Wind turbine fault diagnosis based on Morlet wavelet transformation and Wigner-Ville distribution

Abstract

Based on the Morlet wavelet transformation and Wigner-Ville distribution (WVD), we present a wind turbine fault diagnosis method in this paper. Wind turbine can be damaged by moisture absorption, fatigue, wind gusts or lightening strikes. Due to this reason, there is an increasing need to monitor the health of these structures. Vibration analysis is the best-known technology applied in wind turbine condition monitoring, in which the time-frequency analysis techniques such as Wigner-Ville distribution (WVD) are widely used. Theoretically WVD has an infinite resolution in time-frequency domain. For early wind turbine fault signals, however, there are two main difficulties in WVD analysis.
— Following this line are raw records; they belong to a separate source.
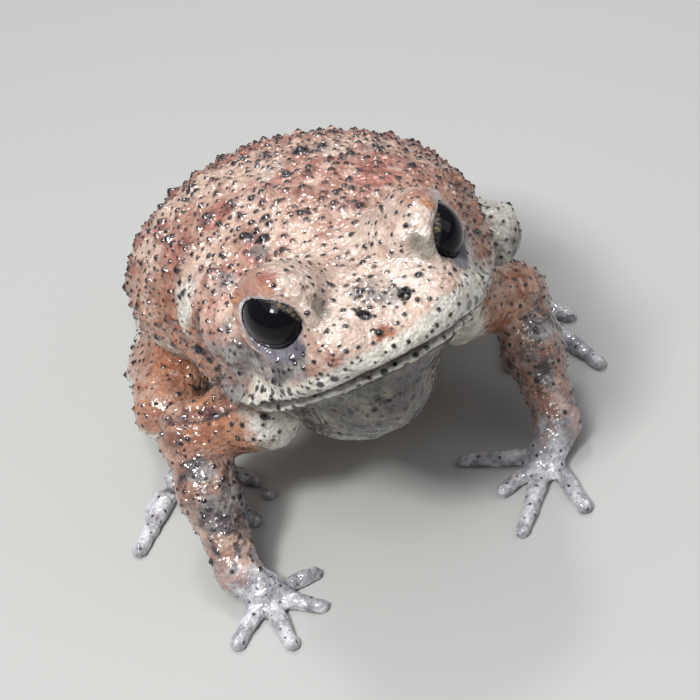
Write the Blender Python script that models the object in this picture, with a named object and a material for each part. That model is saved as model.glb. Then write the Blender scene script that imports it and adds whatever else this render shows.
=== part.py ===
"""A miyako toad, life size, sitting with its head raised and its forelegs straightened.

The body is one smooth form: rounded ellipsoids and tapered limbs blended into each other.
It is parted into named pieces by thin curved cuts, and the warts are fused on afterwards.
Sizes are in millimetres until the meshes are made. +X is the toad's left, -Y its front, +Z up.
"""

from math import cos, pi, radians, sin

import bmesh
import bpy
import numpy as np
import openvdb
from mathutils import Matrix, Quaternion, Vector

# Driving dimensions
MM = 0.001
SEAM = 0.34
FLOOR_TRIM = 0.12

EYE_HEIGHT = 37.0
EYE_SPREAD = 9.6
EYE_FORWARD = -0.1
EYE_UP = 0.0
EYE_RADII = (3.5, 4.5, 3.65)
EYE_LOOK = (0.58, 0.62, 0.26)
LID_TILT = -37.0
LID_FORWARD = 1.05
LID_HALF_LENGTH = 4.1
# Each lid, and the corner between them: half height of the opening, place outward, thickness
LOWER_LID = (4.05, 0.9, 0.4)
LID_CORNER = (3.85, 1.45, 0.45)
UPPER_LID = (3.65, 2.25, 0.8)
# The rim of the brow: its joints as (across, forward, up) in the head's frame
RIM_LINE = ((5.9, 3.0, 1.7), (9.3, 2.2, 3.4), (12.4, -2.2, 3.0))
RIM_RADII = (0.35, 0.5, 0.4)
SOCKET_WALL = 1.0
NOSTRIL = (2.5, 6.6, -2.2)
NOSTRIL_RADIUS = 0.75
HEAD_PITCH = 21.0
HEAD_HALF_WIDTH = 16.0
JAW_MIDDLE = -10.0
JAW_LENGTH = 18.8
JAW_POWER = 1.7
MOUTH_FRONT = -7.4
MOUTH_DROP = 3.5
LIP_OVERHANG = 0.5

COLLAR_CENTRE = (0.8, 54.8, 22.0)
COLLAR_RADII = (40.0, 48.5, 48.0)
CHEST_BLEND = 5.0
LIMB_BLEND = 3.0
HEAD_BLEND = 4.0

# Each limb: its joints as (x, y, z), then the tips of its digits as (x, y).
FORELEGS = {
    "right": {
        "shoulder": (-12.0, 10.2, 16.0),
        "elbow": (-20.4, 15.0, 14.5),
        "wrist": (-23.2, 2.4, 3.2),
        "palm": (-21.8, -0.6, 1.5),
        "fingers": ((-15.6, -1.4), (-17.3, -6.2), (-22.5, -9.0), (-27.6, -5.0)),
    },
    "left": {
        "shoulder": (13.0, 8.5, 18.0),
        "elbow": (22.0, 11.0, 13.0),
        "wrist": (18.2, -1.8, 3.2),
        "palm": (15.2, -3.6, 1.5),
        "fingers": ((7.2, 2.8), (8.4, -4.6), (6.8, -11.4), (14.4, -12.9)),
    },
}
HIND_LEGS = {
    "right": {
        "hip": (-5.0, 46.0, 10.5),
        "knee": (-19.6, 26.6, 9.0),
        "ankle": (-12.5, 49.5, 4.2),
        "heel": (-18.8, 26.4, 2.3),
        "toes": ((-14.0, 14.0), (-17.5, 11.0), (-23.0, 9.5), (-31.0, 16.0), (-27.3, 20.8)),
    },
    "left": {
        "hip": (11.5, 45.0, 10.5),
        "knee": (26.8, 25.2, 10.2),
        "ankle": (22.0, 48.0, 4.2),
        "heel": (26.6, 23.4, 2.3),
        "toes": ((20.0, 13.0), (20.5, 8.5), (23.3, 5.3), (28.6, 6.0), (30.4, 16.0)),
    },
}
UPPER_ARM_RADII = (4.4, 3.3)
FOREARM_RADII = (3.3, 3.4, 2.4)
FOREARM_BULGE = 0.42
THIGH_RADII = (6.5, 4.0)
SHANK_RADII = (3.7, 4.1, 2.6)
SHANK_BULGE = 0.4
TARSUS_RADII = (2.9, 2.3)
PALM_RADIUS = 2.1
FOOT_RADIUS = 1.9
FINGER_RADII = (1.25, 0.85)
TOE_RADII = (1.35, 0.85)
DIGIT_SINK = 0.72

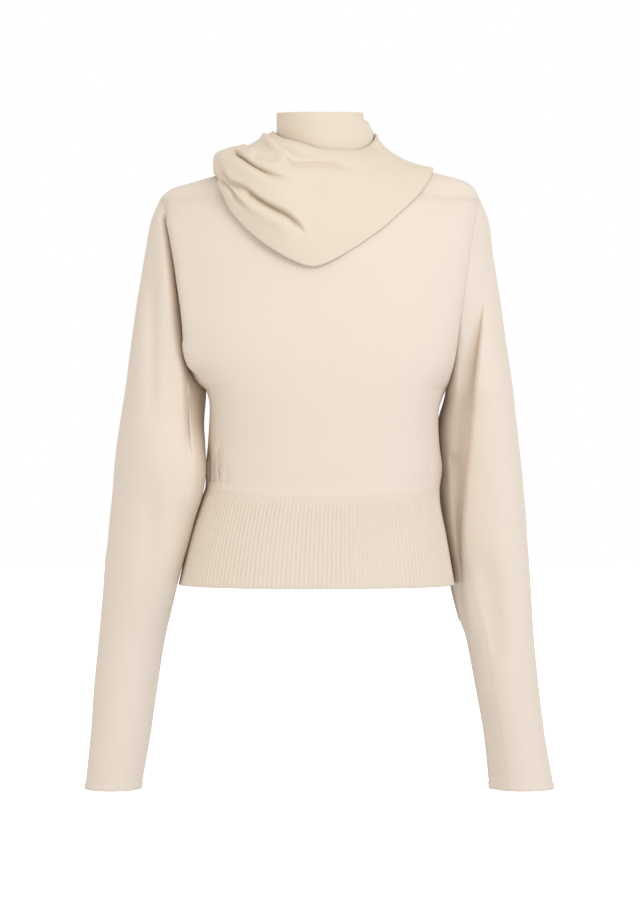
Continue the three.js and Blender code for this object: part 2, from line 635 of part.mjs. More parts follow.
// The neck tube, from the neckline up to its top.
function neckTube() {
  const count = 4 * NECK_COLUMNS;
  const rows = [];
  for (let row = 0; row <= TUBE_ROWS; row++) {
    rows.push(Array.from({ length: count }, (_, i) => {
      const turn = (i / count) * 2 * Math.PI;
      const top = NECK_TUBE.top - NECK_TUBE.frontDip * Math.max(0, Math.cos(turn));
      return neckPoint(turn, lerp(necklineHeight(turn), top, row / TUBE_ROWS));
    }));
  }
  const piece = patch(rows, true);
  return wall(rows, moved(piece, -CLOTH), true);
}

// The cowl's columns, in degrees from the front to the wearer's left.
function cowlAngles() {
  const { angle, amount } = COWL_DENSITY;
  return Array.from({ length: COWL_SIDES }, (_, i) => {
    const turn = (i / COWL_SIDES) * 2 * Math.PI;
    const shift = amount * Math.sin(turn - degToRad(angle));
    return THREE.MathUtils.radToDeg(turn - shift);
  });
}

const aroundNeck = (angle, reach, z) => {
  const turn = degToRad(angle);
  return new THREE.Vector3(reach * Math.sin(turn), NECK_TUBE.y - reach * Math.cos(turn), z);
};

// A point of the cowl before its folds, between its rim and its edge.
function cowlPoint(angle, t) {
  const bezier = (a, b, c, d) => {
    const s = 1 - t;
    return a * s ** 3 + 3 * b * t * s * s + 3 * c * t * t * s + d * t ** 3;
  };
  const at = (angle + 360) % 360;
  const reach = bezier(cowl.rim(at), cowl.high(at), cowl.low(at), cowlEdge.reach(at));
  const z = bezier(cowl.rimHeight(at), cowl.highHeight(at), cowl.lowHeight(at), cowlEdge.height(at));
  return aroundNeck(angle, reach, z);
}

function insideBody({ x, y, z }) {
  const face = y < SHOULDER_SEAM_Y ? "front" : "back";
  const right = armhole.right(-z);
  const across = clamp((2 * (x + right)) / (right + armhole.left(-z)) - 1, -1, 1);
  const thick = Math.abs(bodyPoint(face, across, z).y - SHOULDER_SEAM_Y);
  return z < topEdge(face, across).z && Math.abs(y - SHOULDER_SEAM_Y) < thick;
}

// Moves a point of the cowl off the body until its cloth rests there: up on the shoulders, and
// forwards or backwards below them.
function restOnBody(point, normal) {
  const under = point.clone().addScaledVector(normal, -COWL_CLOTH - COWL_CLEAR);
  const off = (point.y - SHOULDER_SEAM_Y) / SHOULDER_TOP;
  const rise = 1 - smoothstep(Math.abs(off), SHOULDER_FLAT, 1);
  const step = new THREE.Vector3(0, clamp(off, -1, 1), rise).setLength(CLEAR_STEP);
  while (insideBody(under)) {
    under.add(step);
    point.add(step);
  }
  return point;
}

function cowlWall() {
  const angles = cowlAngles();
  const rows = [];
  for (let row = COWL_ROWS; row >= 0; row--) {
    rows.push(angles.map((angle) => cowlPoint(angle, row / COWL_ROWS)));
  }
  for (const { below, gap } of [...COWL_TURN].reverse()) {
    rows.push(angles.map((angle) => {
      const z = cowl.rimHeight((angle + 360) % 360) - below;
      const tube = neckPoint(degToRad(angle), z);
      return aroundNeck(angle, Math.hypot(tube.x, tube.y - NECK_TUBE.y) + gap, z);
    }));
  }
  const plain = patch(rows, true);
  const folded = rows.map((line, row) => line.map((point, i) => {
    const start = smoothstep((COWL_ROWS - row) / COWL_ROWS, 0, COWL_FOLD_START);
    const behind = smoothstep(point.y, BEHIND.from, BEHIND.to);
    const front = foldDepth(cowlFolds.front, point);
    const back = foldDepth(cowlFolds.back, point);
    const normal = plain.normals[row][i];
    const pressed = point.clone().addScaledVector(normal, -start * lerp(front, back, behind));
    return row < COWL_ROWS ? restOnBody(pressed, normal) : pressed;
  }));
  const piece = patch(folded, true);
  return wall(folded, moved(piece, -COWL_CLOTH), true);
}

// Unit normals of a grid. They face out when its columns run anticlockwise from above and its rows up.
function gridNormals(rows, closed) {
  const count = rows[0].length;
  const near = (line, i) => line[closed ? (i + count) % count : clamp(i, 0, count - 1)];
  return rows.map((line, row) => line.map((_, i) => {
    const along = near(line, i + 1).clone().sub(near(line, i - 1));
    const above = rows[Math.min(row + 1, rows.length - 1)][i];
    const up = above.clone().sub(rows[Math.max(row - 1, 0)][i]);
    return along.cross(up).normalize();
  }));
}

// A grid with its normals, which the seams then change.
function patch(rows, closed) {
  return { rows, closed, normals: gridNormals(rows, closed) };
}

// The grid moved along its normals.
function moved({ rows, normals }, by) {
  return rows.map((line, row) => {
    return line.map((point, i) => point.clone().addScaledVector(normals[row][i], by));
  });
}

// Triangles between two edges that may have different numbers of points.
function strip(triangles, lower, upper, closed) {
  const low = closed ? [...lower, lower[0]] : lower;
  const high = closed ? [...upper, upper[0]] : upper;
  const lows = low.length - 1;
  const highs = high.length - 1;
  let i = 0;
  let j = 0;
  while (i < lows || j < highs) {
    if (j === highs || (i < lows && (i + 1) * highs <= (j + 1) * lows)) {
      triangles.push(low[i], low[i + 1], high[j]);
      i++;
    } else {
      triangles.push(low[i], high[j + 1], high[j]);
      j++;
    }
  }
}

// A closed wall between an outer grid and an inner one.
function wall(outer, inner, closed) {
  const positions = [];
  const triangles = [];
  const placed = (point) => positions.push(...point.toArray()) / 3 - 1;
  const place = (rows) => rows.map((line) => line.map(placed));
  const out = place(outer);
  const inn = place(inner);
  for (const [index, facesOut] of [[out, true], [inn, false]]) {
    for (let row = 0; row + 1 < index.length; row++) {
      const count = index[row].length;
      for (let i = 0; i < (closed ? count : count - 1); i++) {
        const next = (i + 1) % count;
        const quad = [index[row][i], index[row][next], index[row + 1][next], index[row + 1][i]];
        const [a, b, c, d] = facesOut ? quad : quad.reverse();
        triangles.push(a, b, c, a, c, d);
      }
    }
  }
  strip(triangles, inn[0], out[0], closed);
  strip(triangles, out.at(-1), inn.at(-1), closed);
  if (!closed) {
    const column = (index, i) => index.map((line) => line.at(i));
    strip(triangles, column(out, 0), column(inn, 0), false);
    strip(triangles, column(inn, -1), column(out, -1), false);
  }
  const geometry = new THREE.BufferGeometry();
  geometry.setAttribute("position", new THREE.Float32BufferAttribute(positions, 3));
  geometry.setIndex(triangles);
  geometry.computeVertexNormals();
  return geometry;
}

// Joins two edges: both take the same normals there and move apart by the seam's gap. left is the
// piece on the left of the edge, seen from outside with the edge running up.
function seam(left, leftEdge, right, rightEdge) {
  const points = leftEdge.map(([row, i]) => left.rows[row][i].clone());
  leftEdge.forEach(([rowL, iL], k) => {
    const [rowR, iR] = rightEdge[k];
    const normal = left.normals[rowL][iL].clone().add(right.normals[rowR][iR]).normalize();
    const before = points[Math.max(k - 1, 0)];
    const after = points[Math.min(k + 1, points.length - 1)];
    const sideways = after.clone().sub(before).cross(normal).normalize();
    left.rows[rowL][iL].addScaledVector(sideways, -SEAM_GAP / 2);
    right.rows[rowR][iR].addScaledVector(sideways, SEAM_GAP / 2);
    left.normals[rowL][iL].copy(normal);
    right.normals[rowR][iR].copy(normal);
  });
}

// Front, back and sleeves, joined at their seams.
function shell() {
  const turned = (rows) => rows.map((line) => [...line].reverse());
  const front = patch(bodyGrid("front"), false);
  const back = patch(turned(bodyGrid("back")), false);
  const right = patch(sleeveGrid("right"), true);
  const left = patch(turned(sleeveGrid("left")), true);
  const lastColumn = front.rows[0].length - 1;
  const topRow = front.rows.length - 1;
  for (const [piece, sign] of [[front, -1], [back, 1]]) {
    for (let i = 0; i <= lastColumn; i++) {
      piece.normals[0][i].setZ(0).normalize();
      const top = piece.normals[topRow][i];
      if (onNeckline(piece.rows[topRow][i].x)) {
        top.set(0, 0, 1);
      } else {
        top.setY(0).normalize();
        piece.rows[topRow][i].y += (sign * SEAM_GAP) / 2;
      }
    }
    for (let row = 0; row <= LOWER_ROWS; row++) {
      for (const i of [0, lastColumn]) {
        piece.normals[row][i].setY(0).normalize();
        piece.rows[row][i].y += (sign * SEAM_GAP) / 2;
      }
    }
  }
  // The armholes' edges run up from the underarm. A sleeve's points are numbered from its outer side.
  const steps = Array.from({ length: UPPER_ROWS - 1 }, (_, i) => UPPER_ROWS - 1 - i);
  const bodyEdge = (column) => steps.map((step) => [topRow - step, column]);
  const sleeveEdge = (number) => steps.map((step) => [SLEEVE_RINGS, number(step)]);
  const last = SLEEVE_SIDES - 1;
  seam(right, sleeveEdge((step) => step), front, bodyEdge(0));
  seam(back, bodyEdge(lastColumn), right, sleeveEdge((step) => SLEEVE_SIDES - step));
  seam(left, sleeveEdge((step) => step - 1), back, bodyEdge(0));
  seam(front, bodyEdge(lastColumn), left, sleeveEdge((step) => last - step));
  // At both ends of an armhole the sleeve's point steps back from the front and the back.
  for (const [sleeve, numbers, frontColumn, outward] of [
    [right, [0, UPPER_ROWS], 0, -1],
    [left, [last, last - UPPER_ROWS], lastColumn, 1],
  ]) {
    const [tip, underarm] = numbers;
    const backColumn = lastColumn - frontColumn;
    for (const number of numbers) {
      const point = sleeve.rows[SLEEVE_RINGS][number];
      const away = sleeve.rows[SLEEVE_RINGS - 1][number].clone().sub(point).normalize();
      point.addScaledVector(away, 2 * SEAM_GAP);
    }
    const tipNormals = [front.normals[topRow][frontColumn], back.normals[topRow][backColumn]];
    const shared = tipNormals[0].clone().add(tipNormals[1]).setY(0).normalize();
    for (const normal of [...tipNormals, sleeve.normals[SLEEVE_RINGS][tip]]) normal.copy(shared);
    const fork = new THREE.Vector3(outward, 0, -1).normalize();
    front.normals[LOWER_ROWS][frontColumn].copy(fork);
    back.normals[LOWER_ROWS][backColumn].copy(fork);
    sleeve.normals[SLEEVE_RINGS][underarm].set(-fork.x, 0, fork.z);
  }
  return { front, back, right, left };
}

const garment = new THREE.Group();

function add(name, geometry, color) {
  const material = new THREE.MeshStandardMaterial({ color, roughness: 0.95, metalness: 0 });
  const mesh = new THREE.Mesh(geometry, material);
  mesh.name = name;
  garment.add(mesh);
}

const pieces = shell();
const plainWall = (piece) => wall(piece.rows, moved(piece, -CLOTH), piece.closed);
add("front_panel", plainWall(pieces.front), COLOURS.body);
add("back_panel", plainWall(pieces.back), COLOURS.body);
add("sleeve_right", plainWall(pieces.right), COLOURS.body);
add("sleeve_left", plainWall(pieces.left), COLOURS.body);
add("waistband_front", bandHalf("front"), COLOURS.rib);
add("waistband_back", bandHalf("back"), COLOURS.rib);
add("neck_tube", neckTube(), COLOURS.neck);
add("draped_cowl", cowlWall(), COLOURS.cowl);

export default garment;
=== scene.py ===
"""A cream knit top with a draped cowl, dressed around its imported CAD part.

The tables give sizes in millimetres, as a pattern cutter notes them, and the meshes are in metres.
+Z is up, the front faces -Y, and the wearer's right is at -X. "drop" is a distance below the
origin, which is at the middle of the neck, level with the shoulders that carry the garment.
"""

import logging
import math
from dataclasses import dataclass, field
from enum import Enum

import bpy
import numpy as np
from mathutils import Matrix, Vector
from numpy.typing import NDArray


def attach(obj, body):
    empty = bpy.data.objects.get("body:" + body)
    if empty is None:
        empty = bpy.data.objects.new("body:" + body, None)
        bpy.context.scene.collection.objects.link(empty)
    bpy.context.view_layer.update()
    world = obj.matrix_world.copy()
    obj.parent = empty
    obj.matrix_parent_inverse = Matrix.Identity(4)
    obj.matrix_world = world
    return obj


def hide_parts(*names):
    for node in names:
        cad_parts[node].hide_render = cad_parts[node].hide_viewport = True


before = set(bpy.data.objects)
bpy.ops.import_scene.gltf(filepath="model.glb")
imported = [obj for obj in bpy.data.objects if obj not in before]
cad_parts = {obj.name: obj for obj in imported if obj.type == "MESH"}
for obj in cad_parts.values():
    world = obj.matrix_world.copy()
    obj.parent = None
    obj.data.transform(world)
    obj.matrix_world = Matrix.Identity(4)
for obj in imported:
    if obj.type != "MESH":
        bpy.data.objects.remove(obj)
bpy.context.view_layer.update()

Array = NDArray[np.float64]
MM = 0.001
HAIR = 1e-6  # keeps what lies on a line on the right side of it
log = logging.getLogger("knit_top")


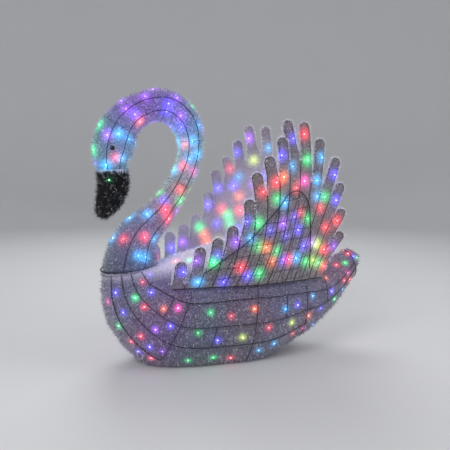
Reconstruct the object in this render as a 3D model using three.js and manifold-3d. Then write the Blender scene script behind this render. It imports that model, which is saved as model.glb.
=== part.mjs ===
// A standing swan display figure: a white cover on a wire frame, with an S-shaped neck,
// a hanging head with a dark beak, two raised wings of round-tipped feathers and an upturned tail.
// Millimetres, +Z up. The head points to -X, the tail to +X, and the swan's left side is -Y.
import * as THREE from 'three';
import { mergeVertices } from 'three/addons/utils/BufferGeometryUtils.js';
import Module from 'manifold-3d';

const wasm = await Module();
wasm.setup();

// Small sizes shared by several pieces
const WIRE_RADIUS = 2;
const WIRE_GAP = 1.3;
const JOINT_GAP = 0.5;

// The joint between neck and body is a tilted circle
const JOINT = { x: -389, z: 336, tilt: THREE.MathUtils.degToRad(7.6), radius: 95 };
// The thick wire ring round the joint: its own radius, how far it stands off the cover, and its height
const JOINT_RING = { radius: 4, lift: 6.7, height: 5 };

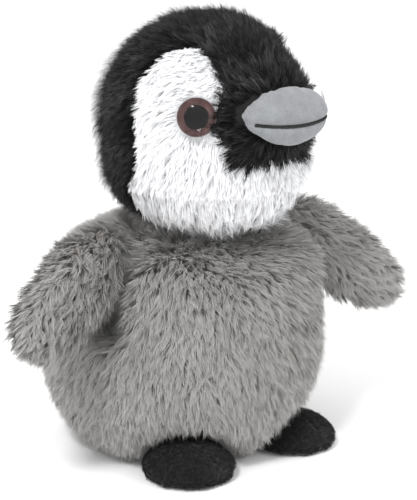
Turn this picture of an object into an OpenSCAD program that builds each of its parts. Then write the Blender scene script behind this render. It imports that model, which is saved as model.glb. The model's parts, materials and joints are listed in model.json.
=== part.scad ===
// Plush penguin chick: a seated soft toy sewn from separate fabric panels over loose fibre filling.
// Millimetres. It faces -Y, +Z is up, and the origin is the middle of its flat base.

/* [Torso] */
// widest radius of the torso, at the middle of the pile
torso_r = 58.5; // [48:0.5:68]
// height of the widest part of the torso
torso_mid_z = 45; // [38:1:52]
// half height of the rounded torso above and below its widest part
torso_half_h = 52; // [46:1:60]
// how square the shoulders are (2 is a plain ellipse)
shoulder_power = 4; // [2:0.1:5]
// how square the lower edge is (2 is a plain ellipse)
seat_power = 2.6; // [2:0.1:4]

/* [Head] */
// widest radius of the head, at the middle of the pile
head_r = 44; // [36:1:50]
// half height of the head
head_half_h = 41; // [36:0.5:50]
// height of the middle of the head
head_z = 140.5; // [130:0.5:150]
// how square the crown is (2 is a plain ellipse)
crown_power = 2.2; // [2:0.1:3]
// how full the jowls are (2 is a plain ellipse)
jowl_power = 4; // [2:0.1:5]
// radius of the padded muzzle behind the beak
muzzle_r = 27; // [18:1:28]
// how far forward of the head's middle the muzzle is centred
muzzle_fwd = 23.5; // [20:0.5:32]
// half width of the dark strip from crown to beak
gusset_half_w = 20.5; // [12:0.5:24]

/* [Neck] */
// height of the point the head turns and nods about
neck_z = 92; // [84:1:98]
// radius of the ball of filling in the neck
neck_r = 24; // [18:1:28]

/* [Fabric] */
// thickness of the plush fabric with its pile laid flat
pile_t = 3; // [2:0.5:5]
// thickness of the short-pile fabric on the feet and beak
felt_t = 1.4; // [0.8:0.2:2.4]
// play left between pieces that move against each other
play = 0.5; // [0.3:0.1:1]

/* [Beak] */
// width of the beak across its corners
beak_w = 40; // [30:1:48]
// height of the upper beak above the mouth line
beak_up_h = 13.5; // [8:0.5:18]
// height of the lower beak below the mouth line
beak_down_h = 10; // [7:0.5:16]
// height of the mouth line above the head's middle
mouth_up = 4.5; // [-4:0.5:10]
// half width of the ball that shapes the beak's front
beak_ball_x = 25; // [22:1:32]
// half depth of that ball
beak_ball_y = 14; // [10:1:18]
// half height of that ball
beak_ball_z = 16.5; // [15:0.5:20]
// how far the beak's front stands forward of the head's middle
beak_fwd = 55; // [50:1:62]
// diameter of the embroidered mouth line
mouth_line_d = 1.4; // [0.8:0.2:2]

/* [Eyes] */
// diameter of the plastic eye
eye_d = 15; // [10:0.5:18]
// height of the eye's dome
eye_h = 5; // [3:0.5:7]
// angle of each eye round from straight ahead
eye_turn = 45; // [34:1:55]
// angle of each eye above the head's middle
eye_lift = 8; // [0:0.5:20]

/* [Flippers] */
// length of a flipper
flipper_len = 71; // [54:1:80]
// width of a flipper
flipper_w = 37; // [24:1:40]
// thickness of a flipper
flipper_t = 15; // [10:1:18]
// lean of the resting left flipper out from straight down
splay_left = 46; // [40:1:70]
// lean of the resting right flipper out from straight down
splay_right = 60; // [40:1:70]
// how far forward the resting left flipper points
sweep_left = 34; // [0:1:36]
// how far forward the resting right flipper points
sweep_right = 14; // [0:1:36]
// distance of a shoulder from the middle line
shoulder_x = 47; // [44:0.5:52]
// distance of a shoulder in front of the middle of the torso
shoulder_fwd = 12; // [6:0.5:14]
// height of a shoulder
shoulder_z = 92; // [84:0.5:94]

/* [Feet] */
// length of a foot
foot_len = 41; // [30:1:44]
// width of a foot
foot_w = 40; // [28:1:42]
// height of a foot
foot_h = 13; // [9:1:15]
// distance of each foot from the middle line
foot_x = 28; // [26:1:32]
// distance of the foot's hinge seam in front of the base's middle
foot_seam_y = 18; // [14:1:22]

/* [Hidden] */
FINE = 96;
PROFILE_STEP = 10;
BIG = 240;
LEFT = 1;
RIGHT = -1;

// The torso's flat bottom fabric, and the head's set-back from the torso's middle.
base_t = 2;
head_y = -16;
neck_y = -6;
muzzle_up = 4;

// The head's colour panels, measured from the middle of the head.
gusset_low = -13;
muzzle_patch_w = 52;
muzzle_patch_h = 35;
muzzle_patch_back = -24;
collar_top = -27;
back_panel_y = 21;
arch_y = -22;
arch_z = 17;
arch_r = 16;
mask_back = -8;
mask_bend_z = -12;
mask_foot_y = 9;
mask_low_z = -38;

// Clear pockets in the torso: round a foot for its whole lift, and a slot that a flipper's root swings in.
foot_pocket_r = 24;
foot_pocket_drop = 2;
root_past_seam = 9;
slot_r = 35;
slot_from_x = 36.5;

// Safety eye: plate, stem and the washer that locks it behind the fabric.
eye_seat = 43;
plate_t = 1.2;
stem_r = 2;
stem_len = 15;
washer_r = 7;
washer_t = 1.6;
washer_back = 3;

foot_y = -foot_seam_y - foot_len / 2;
flipper_mid = flipper_len / 2 - root_past_seam;
beak_ball_mid_y = head_y - beak_fwd + beak_ball_y;
mouth_z = head_z + mouth_up;

// ---- shared forms ----

// Half outline of a rounded form, with its own squareness above and below the middle.
function round_points(r, h, up_power, down_power) = [
    for (a = [-90 : PROFILE_STEP : 90])
        let (p = a < 0 ? down_power : up_power)
        [r * pow(cos(a), 2 / p), sign(a) * h * pow(abs(sin(a)), 2 / p)]
];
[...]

One is strong noise signals in the background and the other is cross terms in WVD itself. In this paper, continuous wavelet transformation (CWT) is employed to filter useless noise in raw vibration signals, and auto terms window (ATW) function is used to suppress the cross terms in WVD. In the CWT de-noising process, the Morlet wavelet, whose shape is similar to mechanical shock signals, is chosen to perform CWT on the raw vibration signals. The appropriate scale parameter for CWT is optimized by the cross validation method (CVM). An ATW based on the Smoothed Pseudo Wigner-Ville distribution (SPWVD) spectrum is taken to be a window function to suppress the cross terms in WVD. The new method can not only remove cross terms faraway from the auto terms, but also keep high energy close to every instantaneous frequency, the virtues such as high time-frequency resolution, and good energy aggregation etc. The wind turbine gear fault diagnosis experiment results indicate that the proposed method has a good de-nosing performance and is effective in suppressing the cross terms and extracting fault feature.